TEMPO.CO, Jakarta - Direktur Utama PT Sinar 99 Permai Wihelmus Iwan Ulumbu resmi ditahan Komisi Pemberantasan Korupsi (KPK) usai diperiksa selama enam jam di Gedung KPK Merah Putih, Jalan Kuningan Persada, Jakarta Selatan pada Senin, 12 Februari 2018.
Wilhelmus ditetapkan sebagai tersangka karena memberi suap kepada Bupati Ngada, Nusa Tenggara Timur Marianus Sae atas sejumlah proyek jalan di wilayah tersebut. "WIU (Wilhelmus Iwan Ulumbu) ditahan di Rutan Polres Metro Jakarta Timur," kata Pelaksana harian Kepala Biro Hubungan Masyarakat KPK Yuyuk Andriati, Senin, 12 Februari 2018.
Baca: Jadi Tersangka, KPK Resmi Tahan Bupati Ngada Marianus Sae
Berdasarkan pantauan Tempo, Wilhelmus tiba di KPK pada pukul 17.10. Dia mengenakan kaos biru berlambang naga dan celana jeans biru. Wilhelmus baru dibawa ke luar gedung KPK sekitar pukul 23.10 mengenakan rompi tahanan oranye. Wilhelmus hanya menggeleng saat ditanya awak media apakah benar dia memberikan sejumlah uang suap kepada Bupati Ngada.

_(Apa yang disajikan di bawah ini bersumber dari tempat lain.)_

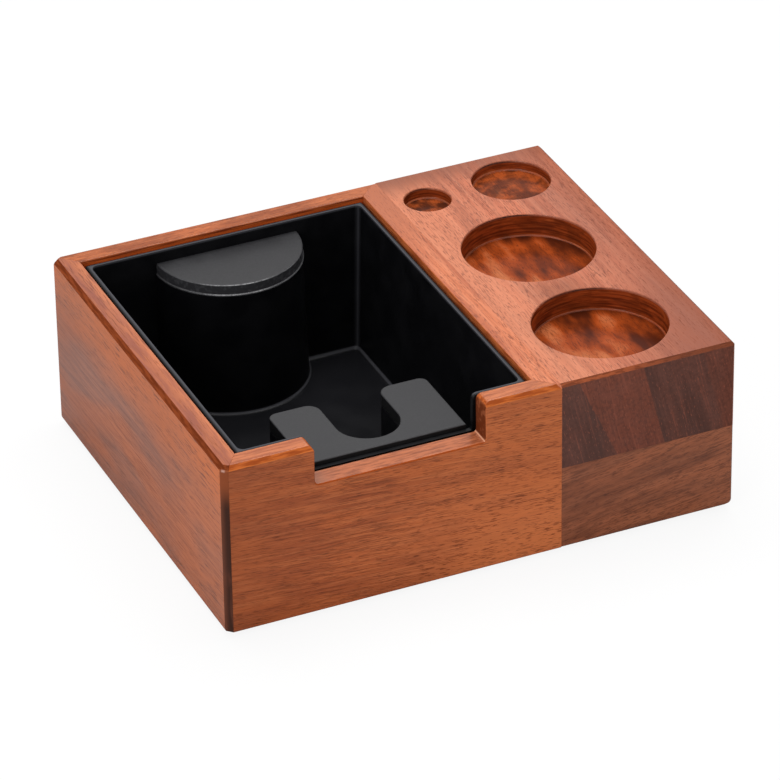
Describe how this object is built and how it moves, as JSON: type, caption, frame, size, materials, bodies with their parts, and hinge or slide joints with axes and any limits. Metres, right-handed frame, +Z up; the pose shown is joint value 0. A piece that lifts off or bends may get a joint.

Wilhelmus pun enggan berkomentar saat ditanya ihwal peruntukkan uang suap yang diduga sebagian digunakan untuk biaya kampanye Marianus Sae. "Saya tidak berkomentar," ujarnya masuk ke mobil tahanan KPK.
Simak: Ancaman Sanksi Jika PDIP Cabut Dukungan untuk Bupati Ngada
Wilhelmus diduga memberikan suap sebesar Rp 4,1 Miliar kepada Marianus Sae sejak November 2017 hingga Februari 2018 dengan janji imbalan mendapatkan sejumlah proyek senilai Rp 54 Miliar.
Wilhelmus adalah kontraktor tujuh proyek infrastruktur di Kabupaten Ngada. Berikut rincian tujuh proyek dan nilainya yang dijanjikan Marianus untuk dikerjakan Wilhelmus:
- Pembangunan jalan Poma Boras Rp 5 miliar.
- Jembatan Boawe Rp 3 miliar.
- Jalan ruas Ranamoeteni Rp 20 miliar.
- Ruas jalan Riominsimarunggela Rp 14 miliar.
- Ruas jalan Tadawaebella senilai RP 5 miliar.
- Ruas jalan Emerewaibella Rp 5 miliar.
- Ruas jalan Warbetutarawaja Rp 2 miliar.
Atas perbuatannya Wilhelmus dijerat Pasal 5 ayat 1 huruf a atau b atau Pasal 13 Undang-Undang Nomor 31 Tahun 1999 sebagaimana diubah dengan Undang-Undang Nomor 20 Tahun 2001 dengan ancaman pidana maksimal 5 tahun penjara.